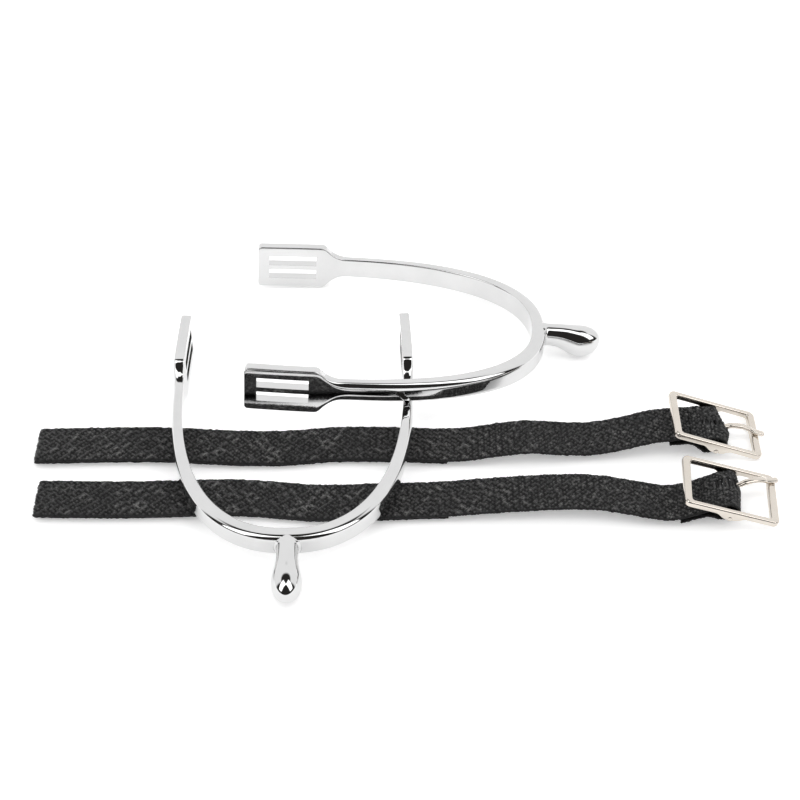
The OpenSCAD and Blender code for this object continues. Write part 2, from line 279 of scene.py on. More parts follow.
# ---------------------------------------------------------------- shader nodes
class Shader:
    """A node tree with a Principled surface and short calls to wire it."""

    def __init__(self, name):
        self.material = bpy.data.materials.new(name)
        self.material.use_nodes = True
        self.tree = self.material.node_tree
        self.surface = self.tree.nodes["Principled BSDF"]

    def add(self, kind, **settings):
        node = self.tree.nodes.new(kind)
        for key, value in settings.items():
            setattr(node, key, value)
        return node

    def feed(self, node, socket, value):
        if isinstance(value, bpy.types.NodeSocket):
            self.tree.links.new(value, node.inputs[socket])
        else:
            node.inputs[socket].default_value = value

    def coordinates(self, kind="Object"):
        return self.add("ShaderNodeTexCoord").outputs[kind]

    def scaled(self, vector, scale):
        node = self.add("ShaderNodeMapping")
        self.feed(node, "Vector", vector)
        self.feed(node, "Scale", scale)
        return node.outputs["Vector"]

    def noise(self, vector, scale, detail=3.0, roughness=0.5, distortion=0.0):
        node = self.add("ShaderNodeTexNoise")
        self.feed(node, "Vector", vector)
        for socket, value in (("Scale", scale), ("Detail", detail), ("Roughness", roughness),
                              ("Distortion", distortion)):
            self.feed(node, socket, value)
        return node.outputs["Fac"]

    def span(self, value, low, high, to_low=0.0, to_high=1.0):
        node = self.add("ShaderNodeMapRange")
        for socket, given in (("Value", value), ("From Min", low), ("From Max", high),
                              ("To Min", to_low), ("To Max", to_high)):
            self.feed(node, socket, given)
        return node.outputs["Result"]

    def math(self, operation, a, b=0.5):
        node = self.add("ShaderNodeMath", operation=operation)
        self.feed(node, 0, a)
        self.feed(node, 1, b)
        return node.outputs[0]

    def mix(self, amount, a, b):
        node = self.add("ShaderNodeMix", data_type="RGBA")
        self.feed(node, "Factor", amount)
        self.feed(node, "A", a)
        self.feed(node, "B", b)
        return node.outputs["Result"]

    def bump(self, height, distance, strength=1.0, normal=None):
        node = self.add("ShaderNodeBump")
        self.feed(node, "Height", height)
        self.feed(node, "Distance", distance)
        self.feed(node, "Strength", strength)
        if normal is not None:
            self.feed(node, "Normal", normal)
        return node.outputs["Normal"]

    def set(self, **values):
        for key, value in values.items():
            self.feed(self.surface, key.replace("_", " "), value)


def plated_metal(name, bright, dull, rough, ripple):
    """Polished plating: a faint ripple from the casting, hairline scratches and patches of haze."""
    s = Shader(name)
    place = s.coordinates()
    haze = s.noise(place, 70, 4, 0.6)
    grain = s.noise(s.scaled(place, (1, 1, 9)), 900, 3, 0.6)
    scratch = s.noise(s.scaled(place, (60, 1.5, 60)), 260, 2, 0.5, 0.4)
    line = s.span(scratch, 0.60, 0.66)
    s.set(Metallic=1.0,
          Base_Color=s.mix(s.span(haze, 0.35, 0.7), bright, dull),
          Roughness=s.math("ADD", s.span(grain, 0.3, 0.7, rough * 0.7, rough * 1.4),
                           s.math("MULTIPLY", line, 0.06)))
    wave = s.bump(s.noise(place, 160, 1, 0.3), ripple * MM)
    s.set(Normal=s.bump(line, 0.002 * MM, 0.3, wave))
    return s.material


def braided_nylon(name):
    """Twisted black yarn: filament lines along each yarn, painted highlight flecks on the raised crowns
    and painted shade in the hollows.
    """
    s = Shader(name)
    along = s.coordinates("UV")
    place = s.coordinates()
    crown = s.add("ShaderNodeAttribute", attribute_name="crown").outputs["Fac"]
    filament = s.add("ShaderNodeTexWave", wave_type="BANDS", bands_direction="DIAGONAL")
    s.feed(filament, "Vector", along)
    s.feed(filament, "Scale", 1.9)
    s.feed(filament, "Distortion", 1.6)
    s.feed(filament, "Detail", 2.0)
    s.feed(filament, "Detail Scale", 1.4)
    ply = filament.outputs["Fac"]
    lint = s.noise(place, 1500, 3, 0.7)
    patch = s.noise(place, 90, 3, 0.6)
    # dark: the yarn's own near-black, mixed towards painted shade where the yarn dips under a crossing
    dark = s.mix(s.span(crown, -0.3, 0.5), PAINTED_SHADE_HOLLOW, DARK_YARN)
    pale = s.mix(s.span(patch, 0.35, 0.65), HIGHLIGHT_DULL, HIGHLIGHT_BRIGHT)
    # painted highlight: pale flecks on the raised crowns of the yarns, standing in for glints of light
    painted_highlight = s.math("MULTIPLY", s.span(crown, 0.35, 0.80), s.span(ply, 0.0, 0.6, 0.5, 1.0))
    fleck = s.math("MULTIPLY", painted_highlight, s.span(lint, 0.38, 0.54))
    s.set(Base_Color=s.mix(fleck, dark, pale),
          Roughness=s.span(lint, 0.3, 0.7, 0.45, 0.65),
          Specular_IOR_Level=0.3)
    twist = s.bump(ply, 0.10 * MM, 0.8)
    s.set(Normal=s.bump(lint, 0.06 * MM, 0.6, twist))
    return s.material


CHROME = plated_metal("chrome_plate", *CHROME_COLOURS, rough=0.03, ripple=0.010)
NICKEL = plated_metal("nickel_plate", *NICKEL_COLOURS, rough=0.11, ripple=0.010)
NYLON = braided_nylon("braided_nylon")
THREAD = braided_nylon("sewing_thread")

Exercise
Starting at the first line of the data above, please restate word for word every line up to and including the one that holds "node tree with", and add nothing else.

Full response
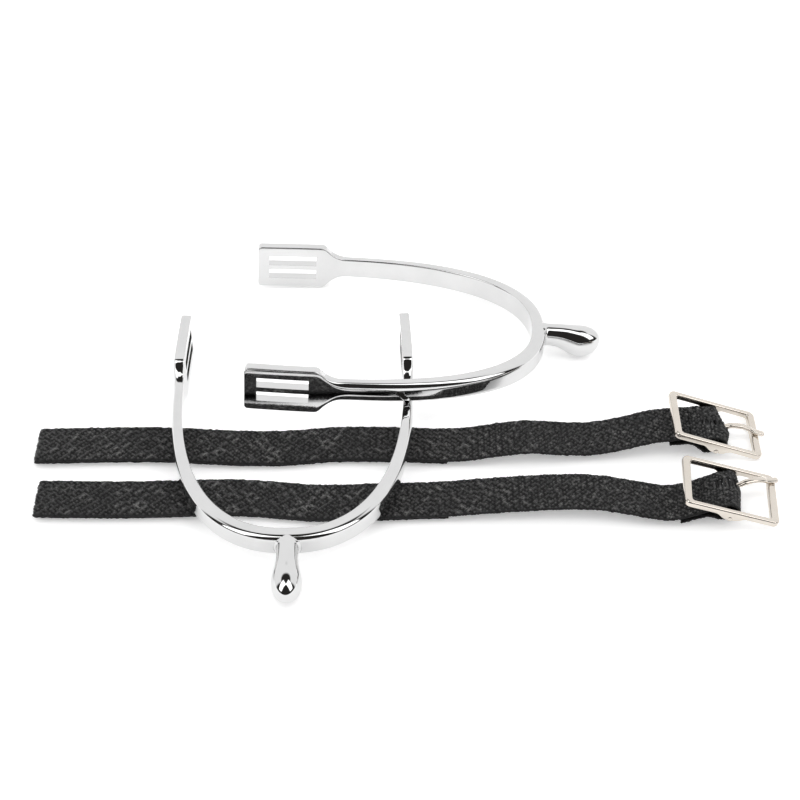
The OpenSCAD and Blender code for this object continues. Write part 2, from line 279 of scene.py on. More parts follow.
# ---------------------------------------------------------------- shader nodes
class Shader:
    """A node tree with a Principled surface and short calls to wire it."""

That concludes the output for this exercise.